How Many Swiss Chard Plants Do You Actually Need?
Swiss chard is the workhorse of the leafy-green bed. Like kale, it grows as a true cut-and-come-again crop: you twist off the outer stalks at the base and the central crown keeps pumping out fresh leaves, often for six months or more from a single plant. What sets chard apart is its tolerance for summer heat. Where spinach bolts and lettuce turns bitter, chard keeps producing right through July and August, then carries on into fall frosts. A well-fed Fordhook or large-leaf plant in peak season yields roughly 1.8 cups of chopped leaves per week, so sizing your patch comes down to your household demand. We assume a generous cooked serving is about 1.5 cups of raw leaves, then divide your weekly need by per-plant productivity.

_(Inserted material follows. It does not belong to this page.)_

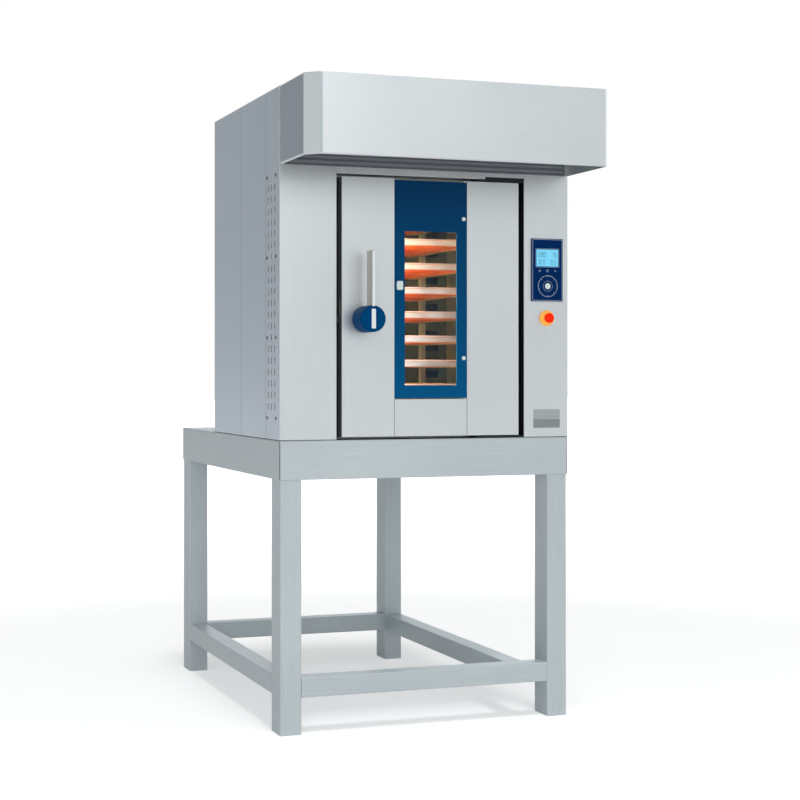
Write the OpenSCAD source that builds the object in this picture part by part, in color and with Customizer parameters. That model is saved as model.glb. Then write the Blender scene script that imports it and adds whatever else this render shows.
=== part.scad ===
// Rack oven for bakeries on a four-legged stand: an insulated chamber with a turning rack of trays,
// a fan and heating rings behind a slotted panel, a windowed door and a steam hood above it.
// Millimetres. X runs to the right, Y to the back, Z up; the origin is under the middle, on the floor.
// "Depth" below is measured backwards from the cabinet's front face.

/* [Cabinet] */
// Width of the cabinet, the stand and the hood
body_w = 1000; // [970:5:1060]
// Depth of the cabinet, from its front face to its rear panel
body_d = 845; // [825:5:900]
// Height of the front above the door, up to the roof
header_h = 268; // [252:2:360]
// Sheet of the cabinet panels
sheet = 2; // [1.5:0.5:3]
// Width of the column left of the door
left_column_w = 188; // [180:1:200]
// Width of the control column right of the door
control_column_w = 159; // [150:1:165]
// Depth of the first seam on the cabinet side, behind the vents
seam_1 = 159; // [154:1:180]
// Depth of the second seam on the cabinet side
seam_2 = 472; // [300:1:700]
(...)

The Cut-and-Come-Again Math
Productivity is not fixed. Showy Rainbow or Bright Lights chard runs a touch lighter at about 1.4 cups per plant per week, while baby-leaf and perpetual types give around 0.9 cups. Conditions matter just as much: average garden soil cuts yield to roughly 75 percent of peak, and a cool, short, or partly shaded season drops it closer to 55 percent. The calculator folds both factors in so the plant count reflects your real garden, not a seed-catalog ideal.
plants = ceil( (people x servings/week x 1.5 cups) / (variety cups x season factor) )
A Real Example
A family of four eating three servings each per week needs about 18 cups of chard weekly. With Fordhook chard in peak conditions at 1.8 cups per plant, that is roughly 10 plants, or about 2.5 per person. At 10-inch spacing those plants want around 8 feet of row or about 7 square feet of bed. Because chard is so long-lived, even a modest planting like this can feed sautes, soups, and stir-fries from late spring deep into autumn.
Frequently Asked Questions
How many Swiss chard plants do I need for one person?
For one person eating about three servings a week, plan on two to three productive large-leaf plants in good conditions. If you grow lighter baby-leaf or perpetual types, or you garden in cool, shady, or short-season spots, lean toward the higher end so steady cutting never outpaces regrowth.
How much does one Swiss chard plant produce?
A well-fed large-leaf chard plant produces roughly 1.8 cups of chopped leaves per week at peak season using cut-and-come-again harvesting. Over a long season a single plant can yield several pounds of leaves total, because it keeps regrowing from the crown every time you remove the outer stalks.
Is Swiss chard more productive than kale?
Per plant, chard usually edges out kale on raw volume and is far more heat-tolerant, so it keeps cropping through summer when kale can struggle. Kale, however, is hardier in deep cold and sweetens after frost. Many gardeners grow both to cover the full season.
How do I harvest chard so it keeps growing?
Take the largest outer stalks first, twisting or cutting them off cleanly about an inch above the soil, and always leave at least five to six leaves in the center untouched. The crown keeps producing new leaves, so one plant can be picked weekly for months instead of being pulled all at once.
Practical Guide for How Much Swiss Chard to Grow Calculator
The biggest factor in sizing a chard patch is honestly estimating how often you eat it. Chard that lingers in the crisper wilts quickly, so size to your real habits, not your aspirations. Three servings per person per week is a sensible default for households that genuinely enjoy it; drop to one or two if chard is an occasional stir-fry or soup ingredient rather than a staple green.
Type and conditions swing yield more than gardeners expect. Fordhook and other large-leaf chards are the productive workhorses, putting out big, thick leaves quickly. Rainbow and Bright Lights are gorgeous and still generous but run slightly lighter per plant. Baby-leaf and perpetual spinach-types are tender and quick but give less volume, so you will need a few more plants to hit the same weekly cups.
Plan for the long arc of the season. Chard is a biennial grown as an annual, and a single spring sowing often crops right through summer heat and into hard fall frosts without bolting. Keep removing the outer stalks to delay flowering, give it a midseason feed of nitrogen, and a small surplus is welcome insurance because the leaves freeze well after a quick blanch.
Quick Checklist
- Count only people who actually eat chard regularly, not the whole household.
- Harvest outer stalks first and leave five to six leaves per plant to keep the crown producing.
- Space plants 8 to 12 inches apart so air flows and leaves size up fully.
- Add one or two spare plants for insurance against leaf miners, slow weeks, or a short season.